Sylatech uses 3D printing as part of their investment casting process. Before using Ultimaker 3D printers, customers had to directly invest in tooling needed for making their specific design in metal. However, if their metal part needs modifications, this can become a time consuming and costly addition to the process. Using an Ultimaker, the prototype can be finalised before investing in tooling for larger volume productions, cutting the risk of such changes.
With Ultimaker 3D printers, Sylatech can create a 3D printed model of the customer’s design in a matter of days. These are then directly used to create a metal prototype. When modifications are needed to the design, the only additional cost is to 3D print the updated design. The 3D printed part made from PLA already gives an accurate prototype before a single metal part is created. When the 3D print is accepted, the metal part can be created. By using the Ultimaker, design engineers can have a metal prototype of their design in just five days.
First, the 3D printed model is glued to a wax frame. When the whole part contains multiple objects, they can all be glued to the wax frame when size allows it. The wax frame is placed into a container which is then filled with a ceramic solution called slurry. When the container is placed in the oven, the slurry will harden, and the 3D printed PLA model is completely burnt out. This creates the mold where hot liquid metal is poured in.
The 3D print is attached to the wax frame
When the metal inside has cooled, the mould is broken away. The metal part is an exact duplicate of all the models inside and the original wax frame. Now, the models can be cut from the frame and smoothed by sanding. The metal part is now ready for testing.
Pouring the liquid metal into the mould
The 3D print and metal prototype
To create a model from wax, Sylatech has to create special tooling. Usually, a project which directly uses these tools will take five weeks to develop the first metal part. Adjusting the tooling when modifications are needed in the design costs roughly £500 per adjustment. However, when the Ultimaker is used, printing a new design costs only around £10 per part. Typically, 30% of designs need alterations after the first prototype. By using the Ultimaker to create the metal prototype, you minimize the chances of modifications to the tooling. So, this could not only save heaps of time but also on costs.

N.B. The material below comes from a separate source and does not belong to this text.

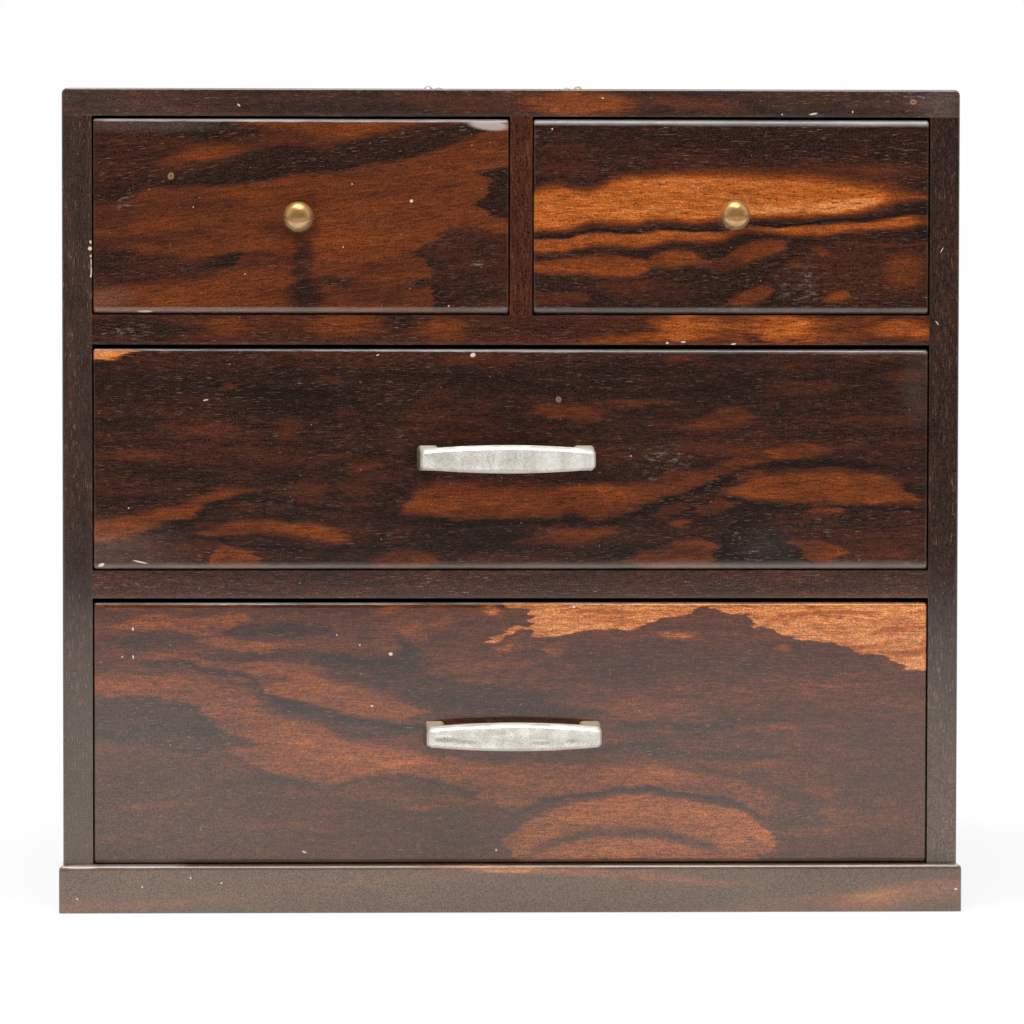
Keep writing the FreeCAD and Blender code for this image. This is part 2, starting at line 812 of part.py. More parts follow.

“The use of 3D printing has clearly transformed the way we do business. And we will continue to use 3D printing and the Ultimaker to deliver benefits to our customers.”
The 3D printed prototype and the fully assembled final model
Sylatech started using 3D printers with the Ultimaker 2+. Using the printer gave great results right from the start. They drop the model on Ultimaker Cura’s build plate and almost instantly their design files are ready to become accurate 3D prints. After the success of using the Ultimaker 2+, Sylatech invested in the Ultimaker 3. The water-soluble PVA material enables Sylatech to print any design customers come up with. Besides printing prototypes for customers, Sylatech also uses their 3D printers for various jigs, fixtures, and robotic components. They have a couple of robot-arms which automate a large part of their CNC process. Many parts of this robotic system are printed on their Ultimaker 3D printers.